═══ Input material ═══

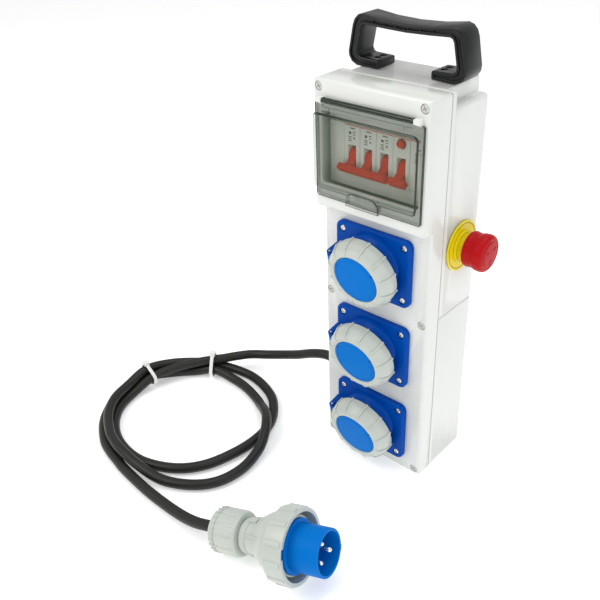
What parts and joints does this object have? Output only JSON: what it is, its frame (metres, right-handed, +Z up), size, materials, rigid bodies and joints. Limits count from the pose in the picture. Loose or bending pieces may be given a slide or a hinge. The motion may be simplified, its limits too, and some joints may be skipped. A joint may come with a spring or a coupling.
{
  "type": "portable power distribution box",
  "caption": "Upright portable power distribution box: breakers under a smoked window, capped round sockets below, stop button on the side, carrying handle and a coiled lead with plug.",
  "frame": {"origin": "on the floor, under the middle of the casing footprint", "axes": "+Z up, the front with the sockets faces -Y, +X to the right seen from the front"},
  "size_m": [0.382, 0.288, 0.4401],
  "materials": {
    "casing": "gloss, faint moulded grain",
    "gasket": "matt",
    "smoked_window": "clear smoked polycarbonate",
    "steel": "zinc plated",
    "breaker_housing": "satin",
    "red_plastic": "satin gloss",
    "socket_blue": "gloss",
    "cap_blue": "satin gloss",
    "light_grey": "satin",
    "contact_blue": "satin",
    "yellow_plastic": "gloss",
    "black_plastic": "satin",
    "lead_rubber": "matt",
    "chrome_pins": "bright nickel",
    "white_nylon": "satin"
  },
  "bodies": {
    "casing": {"base_tub": "casing", "blanking_strip": "breaker_housing", "breaker_body_3_pole": "breaker_housing", "cable_tie_far": "white_nylon", "cable_tie_near_box": "white_nylon", "carrying_handle": "black_plastic", "din_rail": "steel", "front_lid": "casing", "gland_body": "black_plastic", "gland_nut": "black_plastic", "lid_gasket": "gasket", "lid_screw_bottom_left": "casing", "lid_screw_bottom_right": "casing", "lid_screw_middle_left": "casing", "lid_screw_middle_right": "casing", "lid_screw_top_left": "casing", "lid_screw_top_right": "casing", "plug_body": "light_grey", "plug_contact_pins": "chrome_pins", "plug_gland_nut": "light_grey", "plug_sleeve": "cap_blue", "power_lead": "lead_rubber", "rcbo_body": "breaker_housing", "socket_1_body": "socket_blue", "socket_1_cap_hinge_pin": "steel", "socket_1_contact_insert": "contact_blue", "socket_1_screw_lower_left": "steel", "socket_1_screw_lower_right": "steel", "socket_1_screw_upper_left": "steel", "socket_1_screw_upper_right": "steel", "socket_2_body": "socket_blue", "socket_2_cap_hinge_pin": "steel", "socket_2_contact_insert": "contact_blue", "socket_2_screw_lower_left": "steel", "socket_2_screw_lower_right": "steel", "socket_2_screw_upper_left": "steel", "socket_2_screw_upper_right": "steel", "socket_3_body": "socket_blue", "socket_3_cap_hinge_pin": "steel", "socket_3_contact_insert": "contact_blue", "socket_3_screw_lower_left": "steel", "socket_3_screw_lower_right": "steel", "socket_3_screw_upper_left": "steel", "socket_3_screw_upper_right": "steel", "stop_button_bezel": "yellow_plastic", "stop_contact_block": "black_plastic", "stop_legend_plate": "yellow_plastic"},
    "window": {"breaker_window": "smoked_window"},
    "breaker_lever": {"breaker_toggle_3_pole": "red_plastic"},
    "rcbo_lever": {"rcbo_toggle": "red_plastic"},
    "test_button": {"rcbo_test_button": "red_plastic"},
    "stop_plunger": {"stop_button_plunger": "black_plastic"},
    "stop_head": {"stop_button_head": "red_plastic"},
    "plug_ring": {"plug_bayonet_ring": "light_grey"},
    "socket_1_lid": {"socket_1_cap": "cap_blue"},
    "socket_1_ring": {"socket_1_lock_ring": "light_grey"},
    "socket_2_lid": {"socket_2_cap": "cap_blue"},
    "socket_2_ring": {"socket_2_lock_ring": "light_grey"},
    "socket_3_lid": {"socket_3_cap": "cap_blue"},
    "socket_3_ring": {"socket_3_lock_ring": "light_grey"}
  },
  "joints": [
    {"name": "window_hinge", "type": "hinge", "parent": "casing", "child": "window", "pos_m": [0, -0.0536, 0.3782], "axis": [-1, 0, 0], "range_deg": [0, 120]},
    {"name": "breaker_lever_pivot", "type": "hinge", "parent": "casing", "child": "breaker_lever", "pos_m": [0, -0.0305, 0.327], "axis": [-1, 0, 0], "range_deg": [0, 76]},
    {"name": "rcbo_lever_pivot", "type": "hinge", "parent": "casing", "child": "rcbo_lever", "pos_m": [0.025, -0.0305, 0.327], "axis": [-1, 0, 0], "range_deg": [0, 76]},
    {"name": "test_button_press", "type": "slide", "parent": "casing", "child": "test_button", "axis": [0, 1, 0], "range_m": [0, 0.0015], "stiffness_N_per_m": 200, "springref_m": -0.001},
    {"name": "stop_push", "type": "slide", "parent": "casing", "child": "stop_plunger", "axis": [-1, 0, 0], "range_m": [0, 0.005]},
    {"name": "stop_twist_release", "type": "hinge", "parent": "stop_plunger", "child": "stop_head", "pos_m": [0.06, 0.0095, 0.2485], "axis": [-1, 0, 0], "range_deg": [0, 45], "stiffness_Nm_per_rad": 0.02},
    {"name": "socket_1_lid_hinge", "type": "hinge", "parent": "casing", "child": "socket_1_lid", "pos_m": [-0.0405, -0.05371, 0.22795], "axis": [0, 0.1908, -0.9816], "range_deg": [0, 110]},
    {"name": "socket_1_ring_turn", "type": "hinge", "parent": "socket_1_lid", "child": "socket_1_ring", "pos_m": [0, -0.0596, 0.2268], "axis": [0, -0.9816, -0.1908], "range_deg": [0, 45]},
    {"name": "socket_2_lid_hinge", "type": "hinge", "parent": "casing", "child": "socket_2_lid", "pos_m": [-0.0405, -0.05371, 0.13695], "axis": [0, 0.1908, -0.9816], "range_deg": [0, 110]},
    {"name": "socket_2_ring_turn", "type": "hinge", "parent": "socket_2_lid", "child": "socket_2_ring", "pos_m": [0, -0.0596, 0.1358], "axis": [0, -0.9816, -0.1908], "range_deg": [0, 45]},
    {"name": "socket_3_lid_hinge", "type": "hinge", "parent": "casing", "child": "socket_3_lid", "pos_m": [-0.0405, -0.05371, 0.04595], "axis": [0, 0.1908, -0.9816], "range_deg": [0, 110]},
    {"name": "socket_3_ring_turn", "type": "hinge", "parent": "socket_3_lid", "child": "socket_3_ring", "pos_m": [0, -0.0596, 0.0448], "axis": [0, -0.9816, -0.1908], "range_deg": [0, 45]},
    {"name": "plug_ring_turn", "type": "hinge", "parent": "casing", "child": "plug_ring", "pos_m": [0.04439, -0.21184, 0.03723], "axis": [0.9493, 0.2279, 0.2164], "range_deg": [0, 45]}
  ]
}
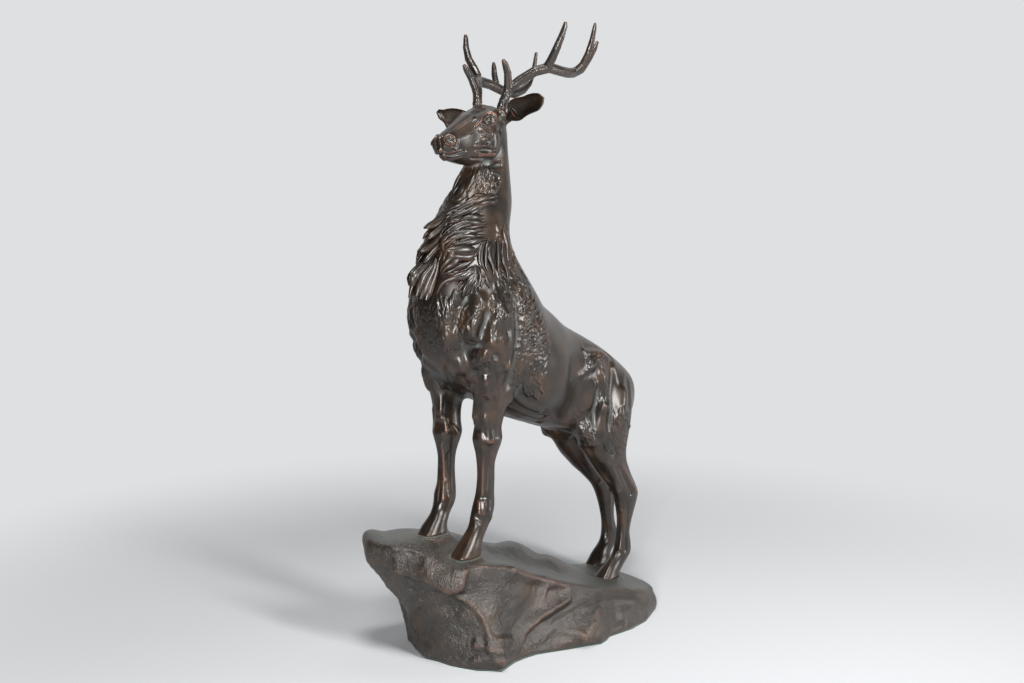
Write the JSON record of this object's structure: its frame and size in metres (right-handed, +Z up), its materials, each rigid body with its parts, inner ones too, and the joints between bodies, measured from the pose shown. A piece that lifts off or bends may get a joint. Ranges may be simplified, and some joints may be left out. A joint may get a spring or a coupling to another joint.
{
  "type": "bronze stag statuette",
  "caption": "Free-standing bronze statuette of a standing antlered stag with a shaggy mane on a sloping hollow rock base, built from separate castings with spigot, pin and stud joints.",
  "frame": {"origin": "on the resting face at the table, under the middle of the stag, between its front and hind hooves", "axes": "+Z up; the stag faces -Y and its left side is +X"},
  "size_m": [0.2309, 0.458, 0.7705],
  "materials": {
    "bronze_stag": "dark brown patinated bronze, glossy wax, copper wear on high edges, pale green in hollows",
    "bronze_antler": "dark brown patinated bronze, smoother and glossier, copper at the tips",
    "bronze_rock": "dark brown patinated bronze, grey-green on the top, rough glossy sides",
    "cover_steel": "plain zinc-plated sheet",
    "fixing_steel": "zinc-plated",
    "pin_brass": "drawn rod",
    "felt": "dark green wool felt"
  },
  "bodies": {
    "root": {"rock_base": "bronze_rock", "base_cover": "cover_steel", "felt_pad": "felt", "cover_screws": "fixing_steel", "torso": "bronze_stag", "neck": "bronze_stag", "head": "bronze_stag", "left_antler": "bronze_antler", "right_antler": "bronze_antler", "left_ear": "bronze_stag", "right_ear": "bronze_stag", "tail": "bronze_stag", "front_left_leg": "bronze_stag", "front_right_leg": "bronze_stag", "hind_left_leg": "bronze_stag", "hind_right_leg": "bronze_stag", "neck_pins": "pin_brass", "head_pins": "pin_brass", "leg_pins": "pin_brass", "hoof_studs": "fixing_steel", "hoof_washers": "fixing_steel", "hoof_nuts": "fixing_steel"}
  },
  "joints": []
}
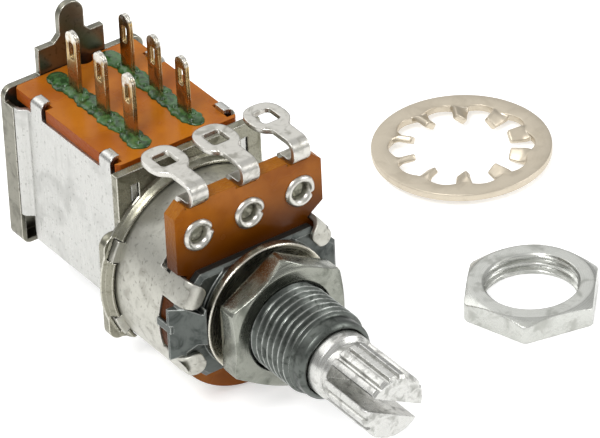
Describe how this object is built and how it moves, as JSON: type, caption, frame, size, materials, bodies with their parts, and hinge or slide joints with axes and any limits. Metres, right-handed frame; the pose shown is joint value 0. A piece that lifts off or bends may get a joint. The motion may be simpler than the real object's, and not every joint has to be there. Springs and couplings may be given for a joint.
{
  "type": "potentiometer",
  "caption": "Panel potentiometer with a threaded bushing, splined slotted shaft, round can, solder lugs and a push-pull switch in a sheet metal housing behind it",
  "frame": {"origin": "on the shaft's axis at the mounting face, where the panel or the washer seats", "axes": "-Y along the shaft towards the knob, +Z towards the solder lugs, +X to the right seen from the knob's side"},
  "size_m": [0.0511, 0.0464, 0.0248],
  "materials": {
    "zinc_casting": "as cast zinc alloy, dull blue grey",
    "turned_steel": "turned and nickel plated",
    "spring_steel": "rolled",
    "phenolic": "punched laminate, glossy faces",
    "tinned_brass": "hot tinned, mottled",
    "carbon_film": "screened film",
    "silver_film": "screened film",
    "tinplate": "tin plated sheet, mottled",
    "scuffed_tinplate": "tin plated sheet with fine scratches",
    "nickel_plate": "satin nickel plate",
    "terminal_plate": "plated brass, darkened",
    "resin": "cast, lumpy and glossy",
    "rotor_plastic": "moulded",
    "slider_plastic": "moulded",
    "contact_bronze": "rolled phosphor bronze"
  },
  "bodies": {
    "body": {"mounting_bushing": "zinc_casting", "terminal_board": "phenolic", "board_rivets": "tinned_brass", "solder_lug_left": "tinned_brass", "solder_lug_middle": "tinned_brass", "solder_lug_right": "tinned_brass", "resistive_track": "carbon_film", "collector_ring": "silver_film", "can": "tinplate", "switch_front_plate": "tinplate", "switch_housing": "scuffed_tinplate", "back_cover": "tinplate", "switch_board": "phenolic", "sealant_left": "resin", "sealant_right": "resin", "switch_terminal_left_1": "terminal_plate", "switch_terminal_left_2": "terminal_plate", "switch_terminal_left_3": "terminal_plate", "switch_terminal_right_1": "terminal_plate", "switch_terminal_right_2": "terminal_plate", "switch_terminal_right_3": "terminal_plate"},
    "slider": {"switch_slider": "slider_plastic", "bridge_contact_left": "contact_bronze", "bridge_contact_right": "contact_bronze", "detent_spring": "contact_bronze"},
    "shaft": {"shaft": "turned_steel", "shaft_clip": "spring_steel"},
    "rotor": {"rotor": "rotor_plastic", "wiper": "contact_bronze"},
    "flat_washer": {"flat_washer": "nickel_plate"},
    "hex_nut": {"hex_nut": "nickel_plate"},
    "lock_washer": {"lock_washer": "nickel_plate"},
    "spare_nut": {"spare_nut": "nickel_plate"}
  },
  "joints": [
    {"name": "pull", "type": "slide", "parent": "body", "child": "slider", "axis": [0, -1, 0], "range_m": [0, 0.003]},
    {"name": "turn", "type": "hinge", "parent": "slider", "child": "shaft", "pos_m": [0, 0, 0], "axis": [0, 1, 0], "range_deg": [-150, 150]},
    {"name": "rotor_turn", "type": "hinge", "parent": "body", "child": "rotor", "pos_m": [0, 0, 0], "axis": [0, 1, 0], "range_deg": [-150, 150]},
    {"name": "washer_turn", "type": "hinge", "parent": "body", "child": "flat_washer", "pos_m": [0, 0, 0], "axis": [0, 1, 0], "range_deg": [-3000, 470]},
    {"name": "nut_advance", "type": "slide", "parent": "flat_washer", "child": "hex_nut", "axis": [0, 1, 0], "range_m": [-0.0062, 0.00097]},
    {"name": "lock_washer_lift", "type": "slide", "parent": "body", "child": "lock_washer", "axis": [0, 0, 1], "range_m": [0, 0.02]},
    {"name": "spare_nut_lift", "type": "slide", "parent": "body", "child": "spare_nut", "axis": [0, 0, 1], "range_m": [0, 0.02]}
  ],
  "couplings": [
    {"joint": "rotor_turn", "follows": "turn", "ratio": 1},
    {"joint": "washer_turn", "follows": "nut_advance", "rad_per_m": 8377.6}
  ]
}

═══

> Task details: Find the lines containing "lifts" and pull them out.

> Expected answer:
Write the JSON record of this object's structure: its frame and size in metres (right-handed, +Z up), its materials, each rigid body with its parts, inner ones too, and the joints between bodies, measured from the pose shown. A piece that lifts off or bends may get a joint. Ranges may be simplified, and some joints may be left out. A joint may get a spring or a coupling to another joint.
Describe how this object is built and how it moves, as JSON: type, caption, frame, size, materials, bodies with their parts, and hinge or slide joints with axes and any limits. Metres, right-handed frame; the pose shown is joint value 0. A piece that lifts off or bends may get a joint. The motion may be simpler than the real object's, and not every joint has to be there. Springs and couplings may be given for a joint.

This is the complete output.